Aí as histórias se cruzam. O sobrinho-bisneto redescobre o antepassado ilustre. Passados 50 anos, conta a história desse gaúcho que fugiu de casa adolescente para lutar na Guerra do Paraguai, comandou a temível Divisão do Norte na Revolução Federalista (1893-1895), tornou-se “eminência parda” de presidente da República e figura tutelar da nação. Que tempos aqueles! Narra ainda o Correio da Manhã o ataque mortal ao senador: “O dr. Bueno de Andrade, que não compreendeu, ao primeiro momento, a gravidade do facto, não presumindo que o general Pinheiro Machado houvesse sido ferido, interrogou: – O que quer dizer isso? – Estou apunhalado, respondeu o Senador Pinheiro Machado”. E se acabou. Que mandou matá-lo?

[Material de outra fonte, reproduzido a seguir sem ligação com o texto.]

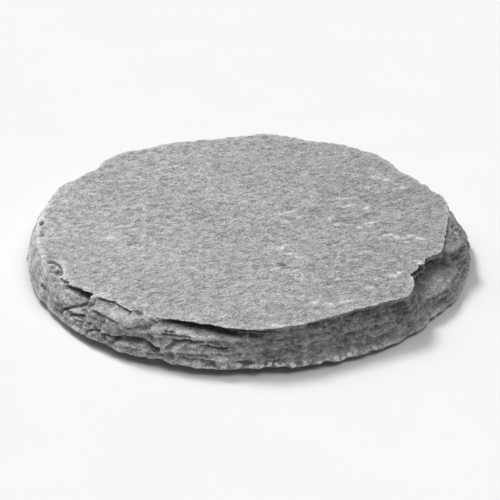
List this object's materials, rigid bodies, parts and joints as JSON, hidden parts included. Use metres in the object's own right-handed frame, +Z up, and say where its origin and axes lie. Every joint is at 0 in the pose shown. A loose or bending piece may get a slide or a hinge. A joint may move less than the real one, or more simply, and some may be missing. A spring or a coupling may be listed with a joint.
{
  "type": "round slate coaster",
  "caption": "Round split-slate disc with a flat cleft top and a rough hewn edge, raised off the table on foam feet.",
  "frame": {"origin": "on the surface that the feet stand on, below the middle of the disc", "axes": "+Z up, square to the cleft top face; -Y is the front, +X the right"},
  "size_m": [0.1008, 0.0997, 0.0085],
  "materials": {
    "slate": "matte",
    "foam": "matte",
    "adhesive": "satin"
  },
  "bodies": {
    "root": {"slate_disc": "slate", "front_left_foot": "foam", "front_right_foot": "foam", "rear_left_foot": "foam", "rear_right_foot": "foam", "front_left_adhesive": "adhesive", "front_right_adhesive": "adhesive", "rear_left_adhesive": "adhesive", "rear_right_adhesive": "adhesive"}
  },
  "joints": []
}
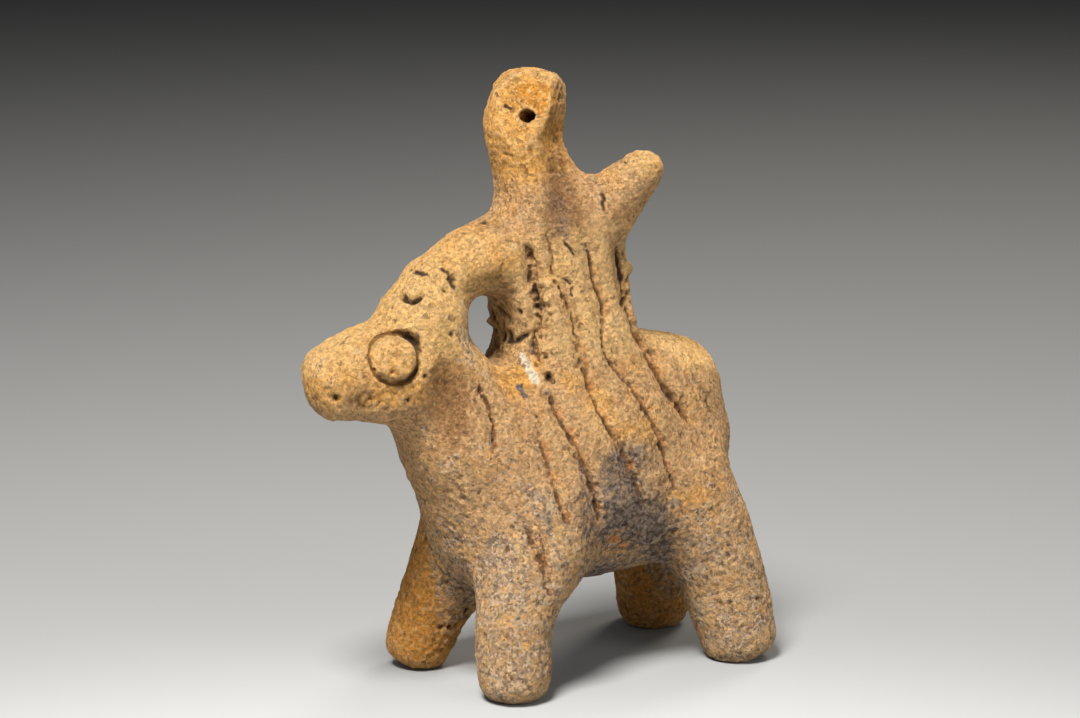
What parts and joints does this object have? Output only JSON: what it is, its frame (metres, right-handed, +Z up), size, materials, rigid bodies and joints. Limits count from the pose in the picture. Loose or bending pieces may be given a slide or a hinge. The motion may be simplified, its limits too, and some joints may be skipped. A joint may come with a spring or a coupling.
{
  "type": "terracotta horse and rider figurine",
  "caption": "Small hand-modelled fired-clay horse on stump legs with a rider whose arm reaches the horse's crown, weathered and incised with long garment folds.",
  "frame": {"origin": "middle of the standing figure's outline, on the ground under its four soles", "axes": "+Z up; the horse looks towards -X, so its left side faces -Y and its right side faces +Y"},
  "size_m": [0.093, 0.0426, 0.1149],
  "materials": {
    "fired_clay": "unglazed low-fired ochre clay, rough and matt, with a grey firing cloud on the near flank and belly"
  },
  "bodies": {
    "root": {"horse_and_rider": "fired_clay"}
  },
  "joints": []
}
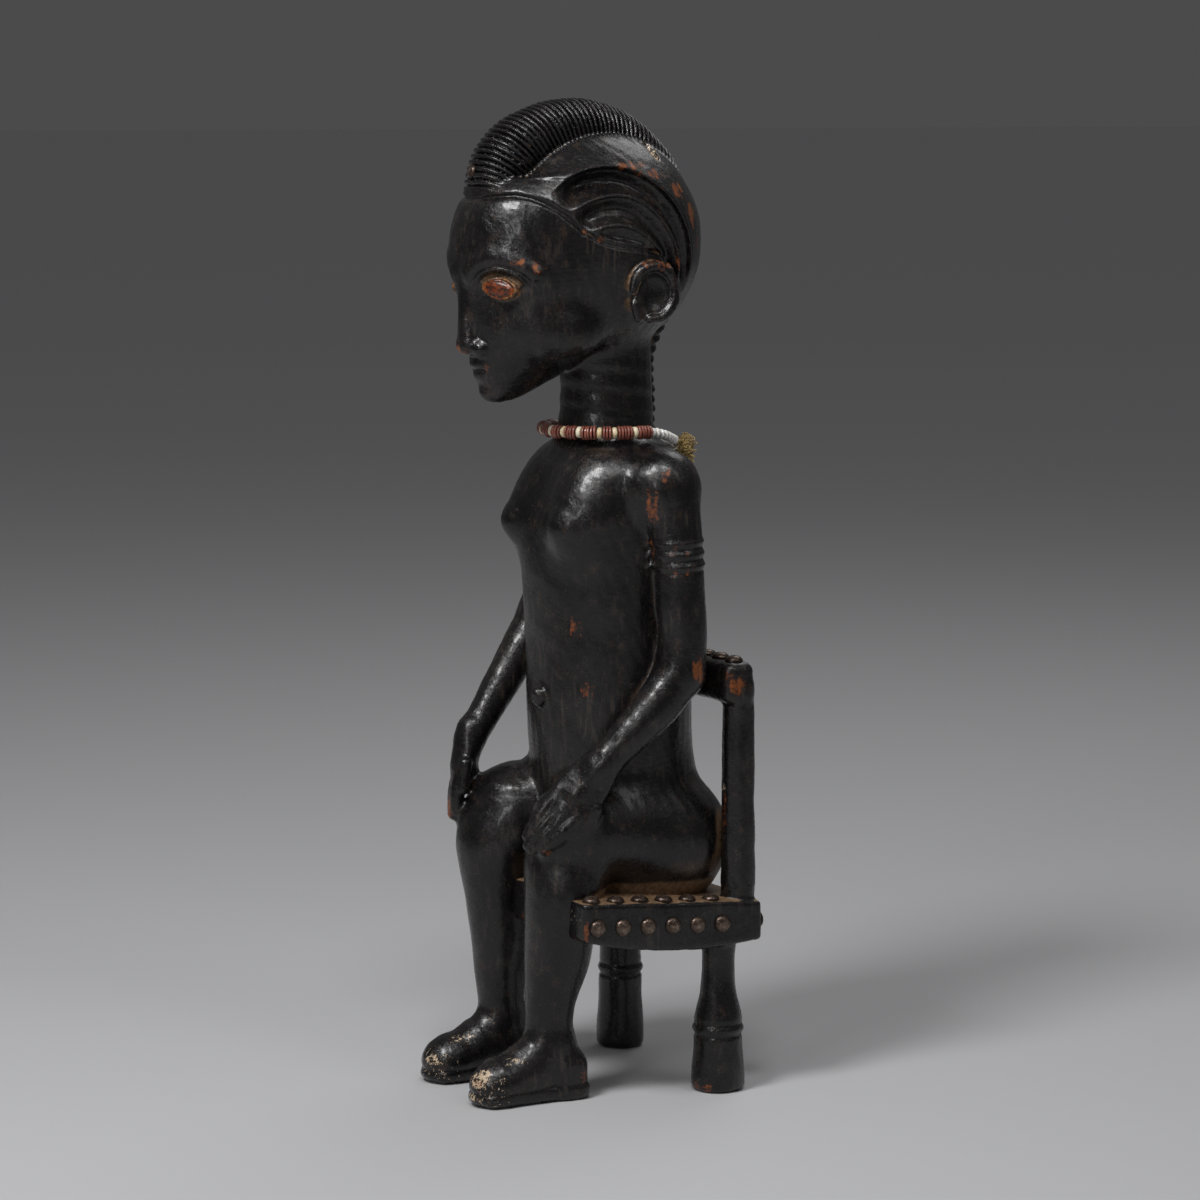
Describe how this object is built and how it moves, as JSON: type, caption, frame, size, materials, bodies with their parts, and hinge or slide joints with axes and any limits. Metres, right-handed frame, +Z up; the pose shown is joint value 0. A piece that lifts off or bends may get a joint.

O assassino, o gaúcho Manso de Paiva, tinha 33 anos, estava desempregado e ostentava no currículo a deserção do exército e uma temporada como cabo da polícia. Segundo Nosso Século, “não fugiu nem tentou se livrar da culpa”. Alcançado, “entregou a faca suja de sangue nas mãos de um deputado e esperou a polícia”. Eis tudo: “Preso em flagrante, foi depois julgado e condenado a 30 anos de prisão. Até a morte, na década de 1960, declarou ter agido por conta própria, e não a mando de alguém”. José Antônio Pinheiro Machado reconstruiu a história. Foi aos documentos.

Submetido a exames, interrogatórios e perícias, o assassino disse que o seu gesto “teve influência decisiva do que lia nos jornais sobre o Senador Pinheiro”. Culpa da mídia? Na época, a mídia se chamava imprensa.